Kurator kepailitan PT Amanah Bersama Umat atau Abu Tours berharap agar para kreditur membantu kurator menemukan aset-aset perusahaan biro perjalanan bisa terlaksana.
Pasalnya, kurator belum bisa menyisir asset Abu Tours karena pemilik perusahaan mengajukan kasasi.
Kurator Abu Tours Susy Tan mengatakan, saat ini timnya terus mengejar aset–aset debitur untuk dikumpulkan sebagai budel pailit sambil menunggu hasil putusan kasasi di Mahkamah Agung yang diajukan Pendiri Abu Tours, setelah tidak puas dijatuhi vonis penjara 20 tahun oleh Pengadilan Negeri Makasar.
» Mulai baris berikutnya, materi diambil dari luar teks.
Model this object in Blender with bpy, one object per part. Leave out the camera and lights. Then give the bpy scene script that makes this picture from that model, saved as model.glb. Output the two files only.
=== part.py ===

Itu asset mereka (Abu Tours) ada dimana-mana. Jadi, tolong calon Jemaah atau kreditur memberitahukan kepada kami asset Abu Tours supaya kami amankan dan jangan dijual oleh kreditur,” kata Susy.
Susy mengatakan, asset Abu Tours tidak semata-mata dalam status sita umum dalam kepailitan, tetapi juga sita pidana. Pasalnya, kata dia, pendiri Abu Tours tebukti melakukan tindak pidana pencucian uang atau tindakan kejahatan.
“Ada dua asset Abu Tours, sita pidana dan sita umum. Yang sita pidana juaga jumlahnya cukup banyak dan bernilai tinggi. Ada yang dijaminkan pihak ketiga. Kalau sudah inkrah atau berkekuatan hukum tetap, apapun kalau kasasi ditolak, maka kurator bisa membereskan aset-aset debitur,” tutur Susy.
Perkara kepailitan Abu Tours bermula dari permohonan Penundaan Kewajiban Pembayaran Utang (PKPU) yang diajukan Harmawati (pemohon I), Nurhayati Arifin (pemohon II), dan Syalbiah (pemohon III) ke Pengadilan Niaga Makassar dengan perkara No.4/Pdt.Sus-PKPU/2018/PN Mks, pada 16 Maret 2018.
Ketiganya adalah agen atau mitra dari Abu Tours yang menjual paket wisata, khususnya paket umrah kepada masyarakat.
Dalam persidangan permohonan PKPU itu, PN Makassar menjatuhkan hukuman bahwa telah terbukti Abu Tours memiliki utang dan dapat ditagih kepada para pemohon PKPU yang totalnya Rp 18,20 miliar.
Utang Abu Tours itu, selain kepada ketiga pemohon juga kreditur lain yakni, kepada sembilan agen dan satu vendor.
Namun, Abu Tours tetap tidak bisa memberikan proposal perdamaian kepada para kreditur yang mencapai 1.600 orang, dan akhirnya diputus pailit oleh pengadilan pada 20 September 2018, dengan total tagihan Rp 1,8 triliun dan jumlah kreditur mencapai 80.000 orang.